How to avoid that AWS Glue DynamicFrame drops empty columns when read a CSV?

1.7k views Asked by At

If I have a CSV with (simple case) the header and one row of data, where some of the values are not there (null) like this:

name,surname,age
John,,32

and the relative catalog is like this:

MyDataTable:
  Type: AWS::Glue::Table
  DependsOn: CatalogDatabaseName
  Properties:
    CatalogId: !Ref AWS::AccountId
    DatabaseName: my_db
    TableInput:
      Name: my_data
      TableType: EXTERNAL_TABLE
      Parameters: {
        "skip.header.line.count": "1",
        "compressionType": "none",
        "classification": "csv",
        "columnsOrdered": "true",
        "areColumnsQuoted": "true",
        "delimiter": ",",
        "typeOfData": "file",
        "header": "true",
        "inferSchema": false,
        "quote": "\"",
        "escape": "\""
      }
      StorageDescriptor:
        OutputFormat: org.apache.hadoop.hive.ql.io.HiveIgnoreKeyTextOutputFormat
        Columns:
          - Name: name
            Type: string
          - Name: surname
            Type: string
          - Name: age
            Type: int
        InputFormat: org.apache.hadoop.mapred.TextInputFormat
        Location: s3://somewhere/
        SerdeInfo:
          SerializationLibrary: org.apache.hadoop.hive.serde2.OpenCSVSerde

if I try to read the data through the catalog in this way (via Spark):

glueContext.getCatalogSource(
      database = "my_db",
      tableName = "my_data")
   .getDynamicFrame()
   .printSchema()

I can see that the column surname is gone because there is no data for that specific column:

root
|-- name: string
|-- age: int

How can I avoid that Glue/AWS drops that column and generally any empty column?

1

There are 1 answers

0
Denys On

We observed the same behaviour on our side.
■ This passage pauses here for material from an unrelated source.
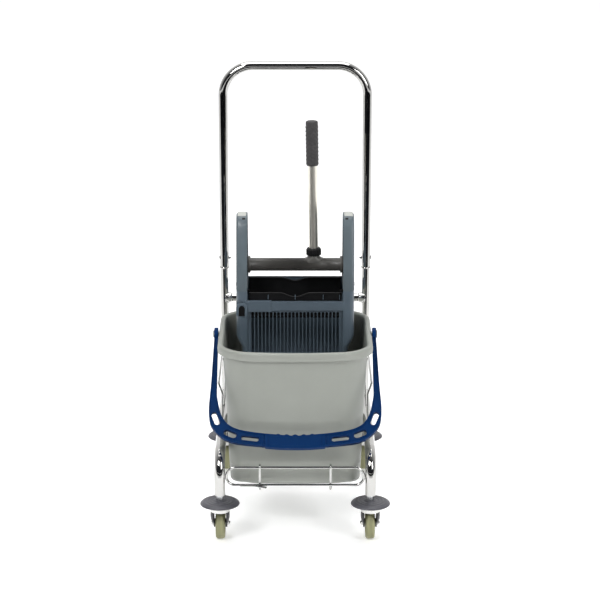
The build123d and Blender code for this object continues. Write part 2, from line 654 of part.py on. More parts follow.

For the record—not all values should be empty in a column for the bug to appear—it is enough to have empty values in one partition.

This is not exactly a solution—rather a fix: I solved it by using Glue 1.0—not Glue 2.0.

The difference in Glue versions was the only difference between our Test and Prod environments and I could not grasp why the job was failing on prod, but running on test for a loooong time.